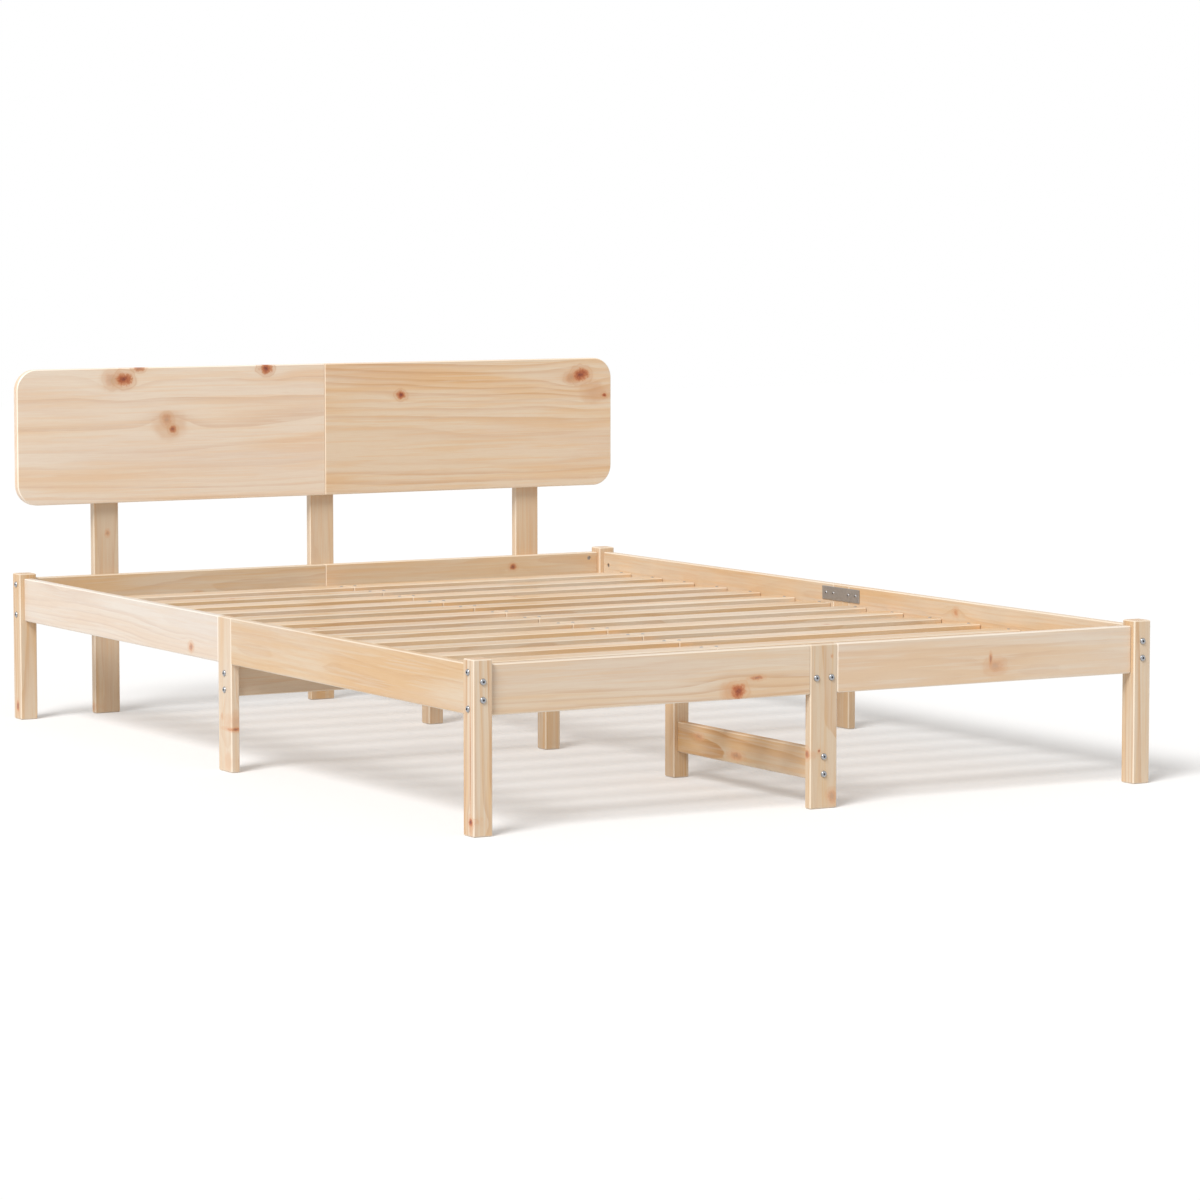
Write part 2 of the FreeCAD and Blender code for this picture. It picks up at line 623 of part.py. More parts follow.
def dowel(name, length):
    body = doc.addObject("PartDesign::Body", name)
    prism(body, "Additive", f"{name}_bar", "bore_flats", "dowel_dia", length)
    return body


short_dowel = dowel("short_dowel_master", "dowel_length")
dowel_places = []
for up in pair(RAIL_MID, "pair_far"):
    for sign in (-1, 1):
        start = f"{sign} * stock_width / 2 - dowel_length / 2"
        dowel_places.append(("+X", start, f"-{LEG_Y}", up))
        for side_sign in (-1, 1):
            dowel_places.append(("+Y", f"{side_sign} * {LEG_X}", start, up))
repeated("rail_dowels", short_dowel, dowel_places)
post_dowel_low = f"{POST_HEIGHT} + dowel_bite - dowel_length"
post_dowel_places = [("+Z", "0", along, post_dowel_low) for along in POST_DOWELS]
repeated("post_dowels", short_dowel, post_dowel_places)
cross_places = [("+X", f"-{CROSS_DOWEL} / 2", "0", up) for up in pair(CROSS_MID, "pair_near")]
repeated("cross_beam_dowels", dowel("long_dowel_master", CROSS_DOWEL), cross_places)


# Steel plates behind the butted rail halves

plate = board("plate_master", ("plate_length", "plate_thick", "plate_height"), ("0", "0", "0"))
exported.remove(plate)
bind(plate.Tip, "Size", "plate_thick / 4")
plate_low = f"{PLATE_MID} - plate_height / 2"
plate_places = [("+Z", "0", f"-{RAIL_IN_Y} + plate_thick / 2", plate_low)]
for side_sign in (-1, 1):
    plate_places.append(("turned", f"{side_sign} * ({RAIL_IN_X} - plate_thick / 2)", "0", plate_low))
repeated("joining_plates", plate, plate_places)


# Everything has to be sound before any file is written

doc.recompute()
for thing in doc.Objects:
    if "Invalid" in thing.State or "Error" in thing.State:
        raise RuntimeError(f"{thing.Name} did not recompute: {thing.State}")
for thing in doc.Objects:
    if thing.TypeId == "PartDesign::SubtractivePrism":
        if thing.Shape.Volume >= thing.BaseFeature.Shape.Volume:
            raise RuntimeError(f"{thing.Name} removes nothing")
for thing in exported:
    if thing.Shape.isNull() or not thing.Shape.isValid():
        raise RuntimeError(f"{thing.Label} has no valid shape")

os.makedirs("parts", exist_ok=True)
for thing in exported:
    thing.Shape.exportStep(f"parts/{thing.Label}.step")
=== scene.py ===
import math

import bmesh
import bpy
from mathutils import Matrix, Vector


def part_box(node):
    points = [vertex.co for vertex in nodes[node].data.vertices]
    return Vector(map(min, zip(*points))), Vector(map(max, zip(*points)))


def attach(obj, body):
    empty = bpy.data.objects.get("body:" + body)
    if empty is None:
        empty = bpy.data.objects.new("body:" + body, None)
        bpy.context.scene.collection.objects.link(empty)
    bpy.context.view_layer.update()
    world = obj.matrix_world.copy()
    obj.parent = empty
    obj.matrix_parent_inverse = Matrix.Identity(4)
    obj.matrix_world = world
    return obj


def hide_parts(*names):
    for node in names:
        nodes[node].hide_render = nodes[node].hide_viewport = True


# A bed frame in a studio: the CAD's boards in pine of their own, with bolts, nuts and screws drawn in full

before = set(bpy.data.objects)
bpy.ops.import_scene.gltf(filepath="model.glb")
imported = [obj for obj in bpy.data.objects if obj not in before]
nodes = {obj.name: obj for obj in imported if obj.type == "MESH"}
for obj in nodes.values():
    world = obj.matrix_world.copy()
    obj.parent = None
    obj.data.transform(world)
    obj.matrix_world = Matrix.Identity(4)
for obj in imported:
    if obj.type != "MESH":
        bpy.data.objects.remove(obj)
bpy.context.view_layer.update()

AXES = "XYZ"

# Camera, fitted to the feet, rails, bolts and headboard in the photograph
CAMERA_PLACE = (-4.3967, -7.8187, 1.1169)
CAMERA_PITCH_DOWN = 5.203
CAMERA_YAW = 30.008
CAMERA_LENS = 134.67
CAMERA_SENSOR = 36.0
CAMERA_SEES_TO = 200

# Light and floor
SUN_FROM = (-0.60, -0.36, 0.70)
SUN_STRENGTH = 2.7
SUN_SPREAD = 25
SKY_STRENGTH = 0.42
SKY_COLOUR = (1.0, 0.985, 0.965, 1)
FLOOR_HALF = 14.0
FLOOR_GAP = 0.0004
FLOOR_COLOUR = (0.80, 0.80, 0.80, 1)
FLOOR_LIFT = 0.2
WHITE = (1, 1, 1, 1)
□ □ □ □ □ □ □
- PROBLEM REQUIREMENTS: Reproduce exactly the lines from the one containing "# Everything has" through the one containing "obj.parent = empty", inclusive, and nothing else.

- ANSWER TO THIS PROBLEM:
# Everything has to be sound before any file is written

doc.recompute()
for thing in doc.Objects:
    if "Invalid" in thing.State or "Error" in thing.State:
        raise RuntimeError(f"{thing.Name} did not recompute: {thing.State}")
for thing in doc.Objects:
    if thing.TypeId == "PartDesign::SubtractivePrism":
        if thing.Shape.Volume >= thing.BaseFeature.Shape.Volume:
            raise RuntimeError(f"{thing.Name} removes nothing")
for thing in exported:
    if thing.Shape.isNull() or not thing.Shape.isValid():
        raise RuntimeError(f"{thing.Label} has no valid shape")

os.makedirs("parts", exist_ok=True)
for thing in exported:
    thing.Shape.exportStep(f"parts/{thing.Label}.step")
=== scene.py ===
import math

import bmesh
import bpy
from mathutils import Matrix, Vector


def part_box(node):
    points = [vertex.co for vertex in nodes[node].data.vertices]
    return Vector(map(min, zip(*points))), Vector(map(max, zip(*points)))


def attach(obj, body):
    empty = bpy.data.objects.get("body:" + body)
    if empty is None:
        empty = bpy.data.objects.new("body:" + body, None)
        bpy.context.scene.collection.objects.link(empty)
    bpy.context.view_layer.update()
    world = obj.matrix_world.copy()
    obj.parent = empty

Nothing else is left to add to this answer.